Between 1845 and 1895, settlers of European descent slaughtered millions of bison in the United States for profit, dominion over land, and westward expansion. The bison population declined from tens of millions to a mere 1,500, driving the species to near extinction. The strategic removal of this vital source of food, clothing, shelter, and spiritual reverence for the Great Plains Native American populations forced their assimilation into Western culture.

Luger (b. 1979; Standing Rock Reservation, North Dakota), an enrolled member of the Three Affiliated Tribes of Fort Berthold from the Mandan, Hidatsa, Arikara and Lakota cultures, is a descendant of buffalo people.
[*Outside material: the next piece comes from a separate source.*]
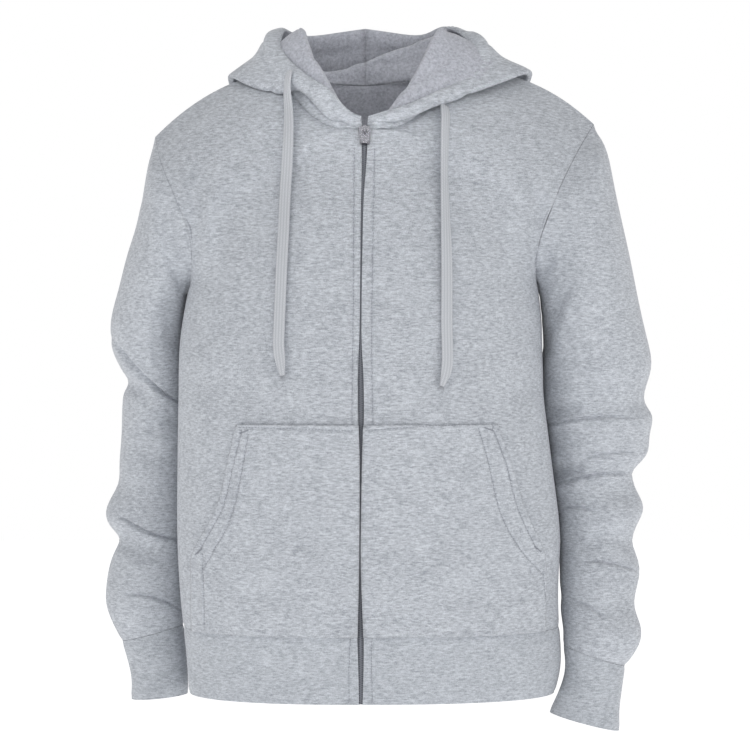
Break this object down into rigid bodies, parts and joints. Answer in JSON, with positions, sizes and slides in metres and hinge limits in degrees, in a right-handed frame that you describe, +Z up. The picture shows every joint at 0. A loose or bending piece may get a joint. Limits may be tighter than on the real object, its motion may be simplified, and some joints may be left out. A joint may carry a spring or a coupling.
{
  "type": "zip up hoodie",
  "caption": "Zip up hoodie in brushed fleece, filled out as if worn: hood down, front zip closed, split kangaroo pocket, set-in sleeves, cuffs, hem band and flat drawcord ends.",
  "frame": {"origin": "base of the neck between the shoulders, where the wearer carries the garment", "axes": "+X to the wearer's left, -Y out of the front, +Z up"},
  "size_m": [0.61, 0.2894, 0.7846],
  "materials": {
    "fleece": "heather grey brushed fleece, smooth marl face",
    "ribbing": "heather grey rib knit",
    "braid": "flat braided cotton cord",
    "zip_tape": "woven tape with a grey moulded chain",
    "zip_metal": "bright nickel"
  },
  "bodies": {
    "garment": {"front_right": "fleece", "front_left": "fleece", "back": "fleece", "hem_band": "ribbing", "sleeve_right": "fleece", "sleeve_left": "fleece", "cuff_right": "ribbing", "cuff_left": "ribbing", "hood_right": "fleece", "hood_left": "fleece", "pocket_right": "fleece", "pocket_left": "fleece", "zip_right": "zip_tape", "zip_left": "zip_tape", "drawcord_right": "braid", "drawcord_left": "braid", "zip_slider": "zip_metal"},
    "pull": {"pull_tab": "zip_metal"}
  },
  "joints": [
    {"name": "pull_hinge", "type": "hinge", "parent": "garment", "child": "pull", "pos_m": [0.00027, -0.1033, -0.06488], "axis": [-1, 0, 0], "range_deg": [0, 140]}
  ]
}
In his artwork, he presents new ways of seeing our humanity while foregrounding an Indigenous worldview.

For Luger, the bison – which he regularly incorporates into his artwork – is a symbol of Indigenous resilience and sovereignty.
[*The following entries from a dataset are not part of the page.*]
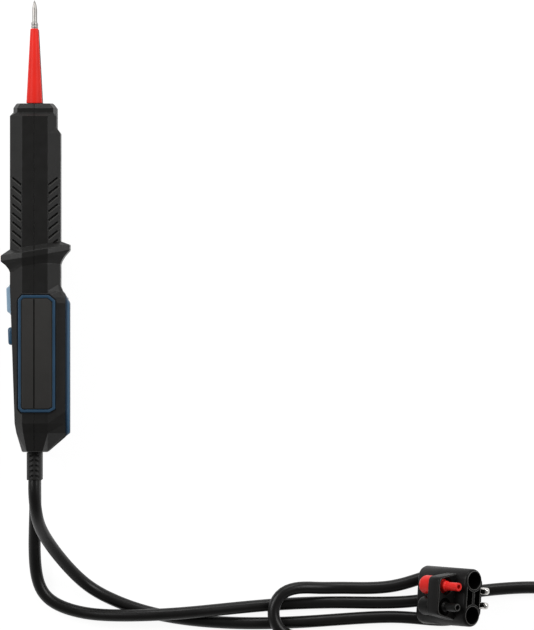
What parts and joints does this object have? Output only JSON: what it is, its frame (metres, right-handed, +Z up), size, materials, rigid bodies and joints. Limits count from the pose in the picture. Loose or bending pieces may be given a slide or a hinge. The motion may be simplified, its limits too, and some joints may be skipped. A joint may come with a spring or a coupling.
{
  "type": "voltage tester",
  "caption": "Two-pole voltage tester lying on its side, handles docked side by side, joined by a cord that carries a tip protector with push-on caps and contact adapters.",
  "frame": {"origin": "on the surface that the tester lies on, under the middle of the two handles' box", "axes": "+Y along the handles towards the probe tips, +X from the buttons towards the battery cover, +Z up through the probe handle and then the display handle"},
  "size_m": [0.3344, 0.3791, 0.078],
  "materials": {
    "black_plastic": "fine-textured black moulded plastic",
    "pad_grey": "soft-touch dark grey pad",
    "blue_plastic": "satin blue-grey moulded plastic",
    "red_plastic": "satin red moulded plastic",
    "bright_steel": "bright plated metal",
    "black_rubber": "smooth black silicone or rubber",
    "clear_plastic": "clear moulded plastic",
    "board_green": "green board laminate",
    "screw_zinc": "zinc-plated screw steel",
    "cell_jacket": "plain shrunk jacket of a cell",
    "lcd_grey": "display glass and frame"
  },
  "bodies": {
    "root": {"adapter_1": "bright_steel", "adapter_2": "bright_steel", "battery_1": "cell_jacket", "battery_2": "cell_jacket", "battery_cover": "blue_plastic", "black_tip_cap": "black_plastic", "buzzer": "black_plastic", "cord": "black_rubber", "cover_screw": "screw_zinc", "display_back_shell": "black_plastic", "display_board": "board_green", "display_dock_pad": "pad_grey", "display_front_shell": "black_plastic", "display_rod": "bright_steel", "display_screw_1": "screw_zinc", "display_screw_2": "screw_zinc", "display_screw_3": "screw_zinc", "display_screw_4": "screw_zinc", "display_side_pad": "pad_grey", "display_side_rim": "blue_plastic", "display_sleeve": "red_plastic", "display_strain_relief": "black_rubber", "display_switch": "black_plastic", "display_window": "clear_plastic", "function_switch": "black_plastic", "lamp_lens_bar": "clear_plastic", "lcd_module": "lcd_grey", "lower_contact": "bright_steel", "probe_back_shell": "black_plastic", "probe_board": "board_green", "probe_dock_pad": "pad_grey", "probe_front_shell": "black_plastic", "probe_rod": "bright_steel", "probe_screw_1": "screw_zinc", "probe_screw_2": "screw_zinc", "probe_screw_3": "screw_zinc", "probe_side_pad": "pad_grey", "probe_side_rim": "blue_plastic", "probe_sleeve": "black_plastic", "probe_strain_relief": "black_rubber", "probe_switch": "black_plastic", "red_tip_cap": "red_plastic", "tip_protector": "black_plastic", "torch_lens": "clear_plastic", "upper_contact": "bright_steel", "vibration_motor": "bright_steel"},
    "display_button": {"display_button": "blue_plastic"},
    "function_button": {"function_button": "blue_plastic"},
    "probe_button": {"probe_button": "blue_plastic"}
  },
  "joints": [
    {"name": "display_button_press", "type": "slide", "parent": "root", "child": "display_button", "axis": [0.9994, 0.0337, 0], "range_m": [0, 0.0015], "stiffness_N_per_m": 200},
    {"name": "function_button_press", "type": "slide", "parent": "root", "child": "function_button", "axis": [0.9994, 0.0337, 0], "range_m": [0, 0.001], "stiffness_N_per_m": 200},
    {"name": "probe_button_press", "type": "slide", "parent": "root", "child": "probe_button", "axis": [0.9994, 0.0337, 0], "range_m": [0, 0.0015], "stiffness_N_per_m": 200}
  ]
}
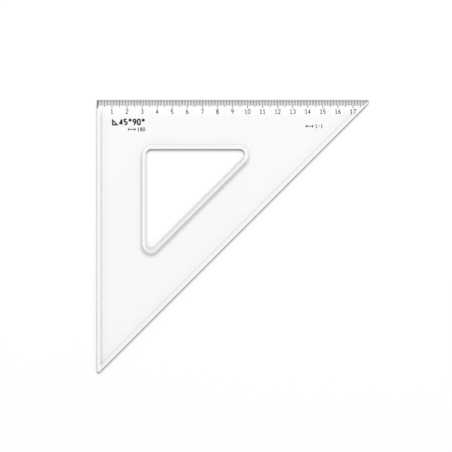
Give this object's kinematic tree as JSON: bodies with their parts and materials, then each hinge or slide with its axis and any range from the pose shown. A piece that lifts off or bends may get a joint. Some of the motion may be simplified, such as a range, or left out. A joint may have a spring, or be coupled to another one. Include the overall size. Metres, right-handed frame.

“My ongoing exploration of bison aims to bring awareness to the importance of their impact as an apex species in the environment,” Luger said. “Over the course of my life, I’ve developed a personal relationship with this animal – one that is on the verge of survivor’s guilt – because I know their eradication was put in place to create dominance in the Central Plains.”
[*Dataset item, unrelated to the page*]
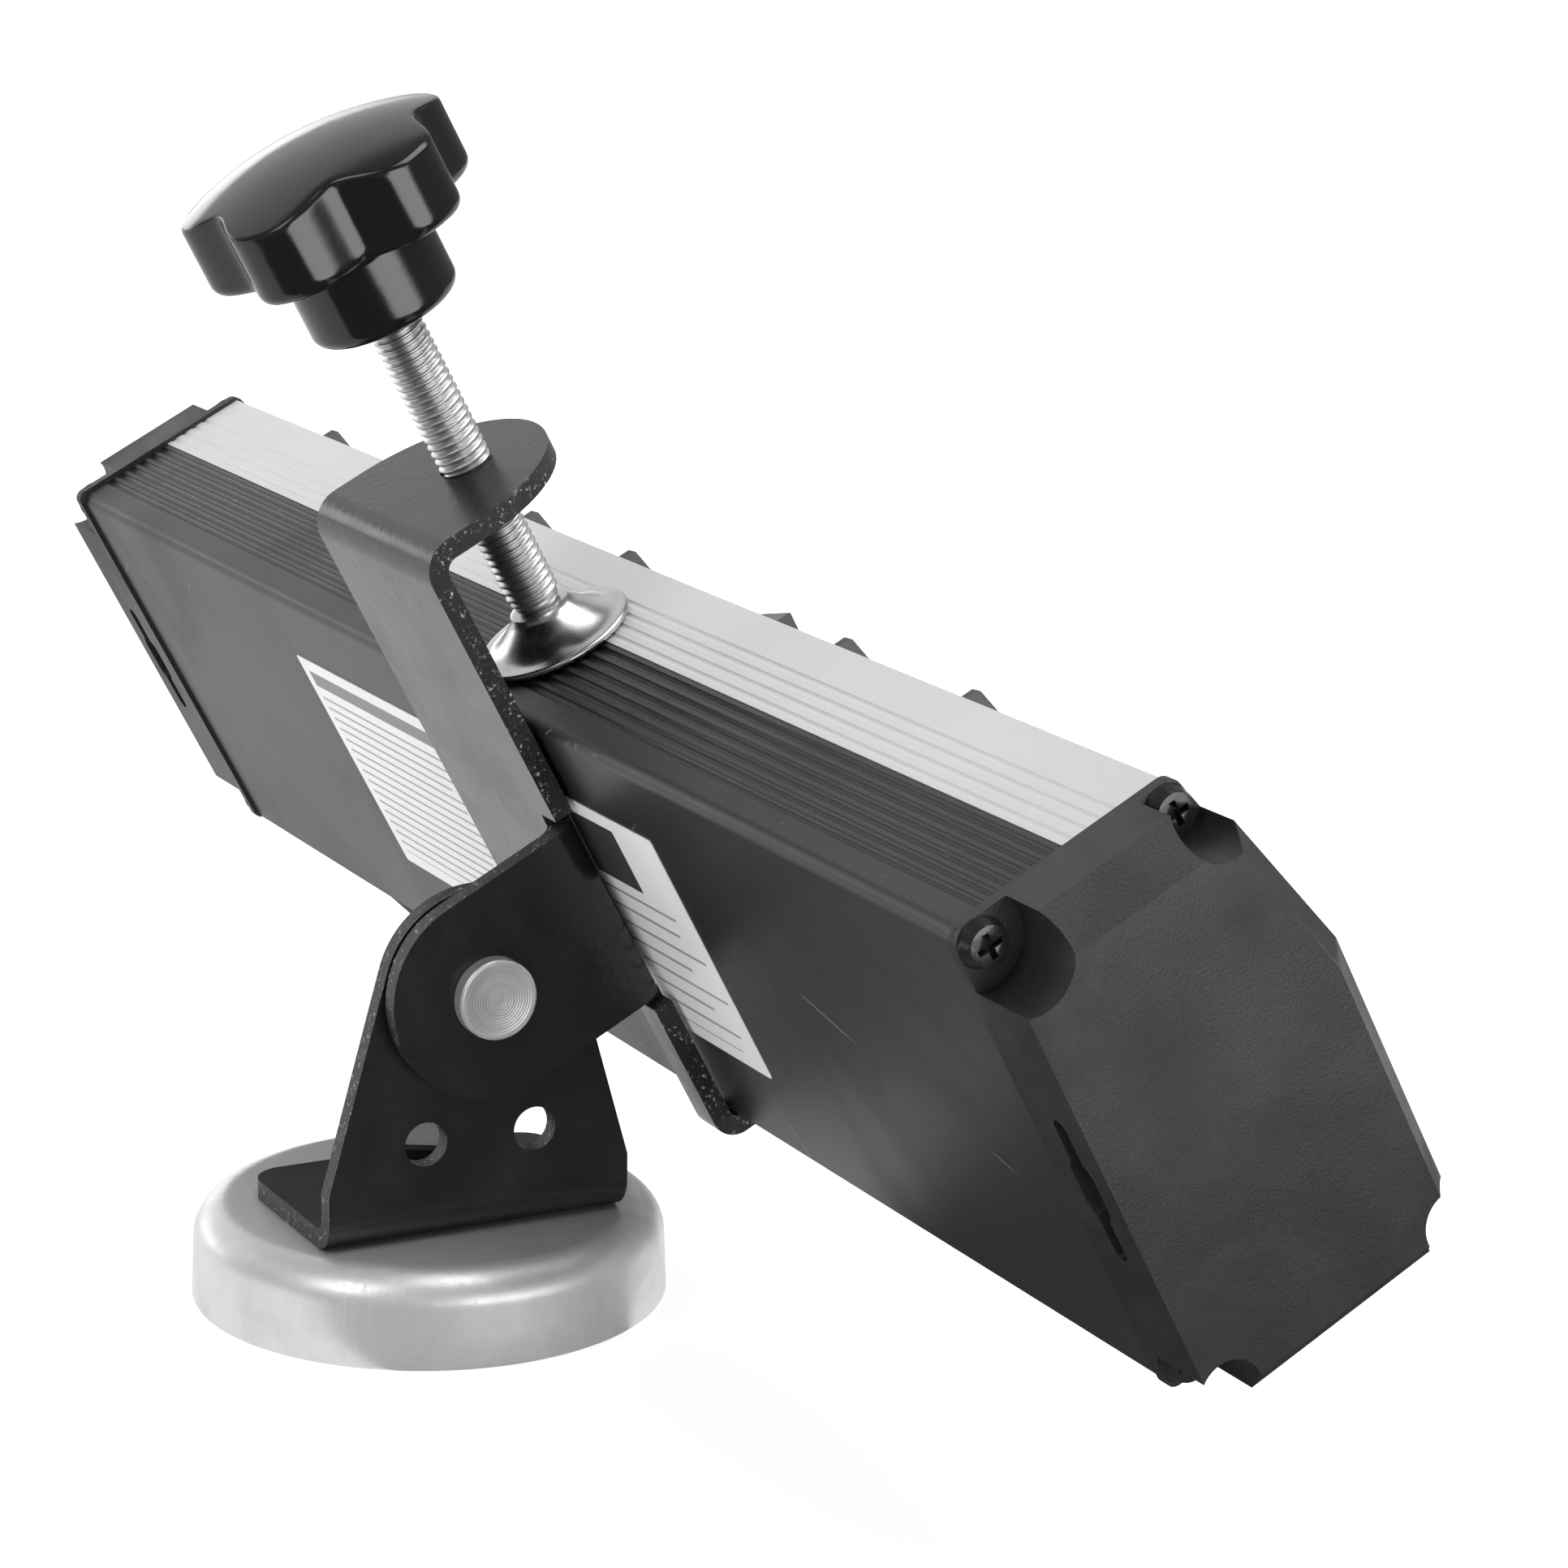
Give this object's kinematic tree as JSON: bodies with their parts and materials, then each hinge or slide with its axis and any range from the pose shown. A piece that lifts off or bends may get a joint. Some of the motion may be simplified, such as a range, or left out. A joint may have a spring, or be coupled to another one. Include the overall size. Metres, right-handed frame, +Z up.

Cannupa Hanska Luger: Attrition,” 2024. Cast steel. Photo: Nicholas Knight, Courtesy of Public Art Fund, NY.Cannupa Hanska Luger: Attrition,” 2024. Cast steel. Photo: Nicholas Knight, Courtesy of Public Art Fund, NY.

The destruction of the bison is deeply interconnected with an entire ecosystem, including the loss of plant populations naturally germinated by bison migration, and the systematic erasure of Indigenous peoples and knowledge systems.

“We've oversimplified our kinship with nature, and you can't have a whole, complete relationship without complexity,” Luger added.

Engraved star-shaped symbols on the sculpture highlight the interconnectedness of land, life, and the cosmos, while alluding to the devastating ongoing consequences stemming from expansionist practices and human intervention in natural ecosystems.

Luger’s research into the species draws on insights from diverse historical sources, Indigenous and non, including the 1869 American Navy Journal which contained a hunting directive that would see the bison population dwindle from tens of millions to near eradication by 1895. This was a lynchpin in the government’s effort to claim land and weaken the Great Plains Indigenous populations through a war of attrition that removed the animal from its home range.

Bison slaughtered and withheld from Native populations were instead put to use building America.

Cannupa Hanska Luger: Attrition,” 2024. Cast steel. Photo: Nicholas Knight, Courtesy of Public Art Fund, NY.

Cannupa Hanska Luger: Attrition,” 2024. Cast steel. Photo: Nicholas Knight, Courtesy of Public Art Fund, NY.

"The steel material and ash black color of the sculpture reference how in the 1800s millions of bison bones scattered across the Great Plains were collected and incinerated to create materials such as calcium bicarbonate, an important component to steel production in the United States,” Luger explains. “The steel industry went on to serve a critical role in propelling U.S. domination of global markets and technological growth during a period of rapid industrialization. The historic images of this era document towering pyramids of bison skulls; these were testaments to settler force and monuments of conquest. They communicated a warning to Native Americans, asserting a haunting commitment to our destruction – and yet, we have survived.”

In addition to the usage of bison bones, their hides were traded by non-natives and preferred to cows’ for industrial machinery belts due to their increased strength and elasticity.

Cannupa Hanska Luger’s Attrition will be on view through November 17, 2024. City Hall Park is bordered by Broadway, Chambers Street, Centre Street, and Park Row. The park is open daily from 7 AM until midnight. The exhibition can be explored anytime, anywhere, on the free Bloomberg Connects app.

In New York, Luger is represented by Garth Greenan Gallery and his work is also currently on view as a part of the 2024 Whitney Biennial, the nation’s most prestigious exhibition of American art.